● **WHAT THE TASK ASKS**
Pull out every line below holding the word "model".

>> start RECORDS

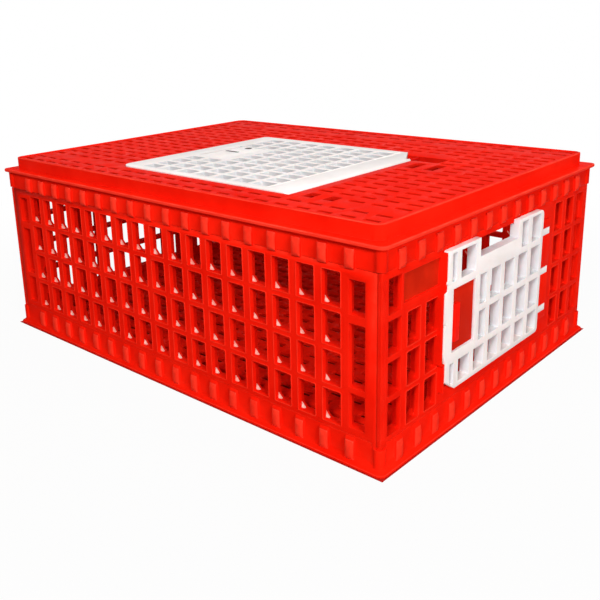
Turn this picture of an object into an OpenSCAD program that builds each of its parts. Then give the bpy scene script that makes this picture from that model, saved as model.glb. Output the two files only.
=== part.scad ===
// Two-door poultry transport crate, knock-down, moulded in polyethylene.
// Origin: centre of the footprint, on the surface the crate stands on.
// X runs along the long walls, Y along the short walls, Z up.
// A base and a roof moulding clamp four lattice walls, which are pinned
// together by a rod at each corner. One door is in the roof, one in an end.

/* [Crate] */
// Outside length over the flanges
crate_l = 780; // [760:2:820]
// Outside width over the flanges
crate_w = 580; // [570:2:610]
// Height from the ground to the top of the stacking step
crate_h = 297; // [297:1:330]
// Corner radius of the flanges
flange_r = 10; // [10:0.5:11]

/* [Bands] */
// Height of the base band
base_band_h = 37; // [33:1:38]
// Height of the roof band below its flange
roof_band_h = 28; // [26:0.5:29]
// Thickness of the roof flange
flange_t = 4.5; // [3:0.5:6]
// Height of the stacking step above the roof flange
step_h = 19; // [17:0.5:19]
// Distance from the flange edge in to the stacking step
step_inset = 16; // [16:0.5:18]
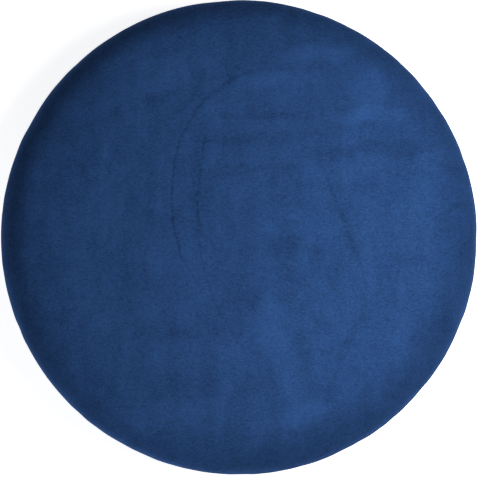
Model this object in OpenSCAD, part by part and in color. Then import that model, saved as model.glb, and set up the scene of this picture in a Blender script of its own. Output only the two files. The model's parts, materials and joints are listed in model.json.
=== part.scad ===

>> end RECORDS

● **SOLUTION FOR THIS TASK**
Turn this picture of an object into an OpenSCAD program that builds each of its parts. Then give the bpy scene script that makes this picture from that model, saved as model.glb. Output the two files only.
Model this object in OpenSCAD, part by part and in color. Then import that model, saved as model.glb, and set up the scene of this picture in a Blender script of its own. Output only the two files. The model's parts, materials and joints are listed in model.json.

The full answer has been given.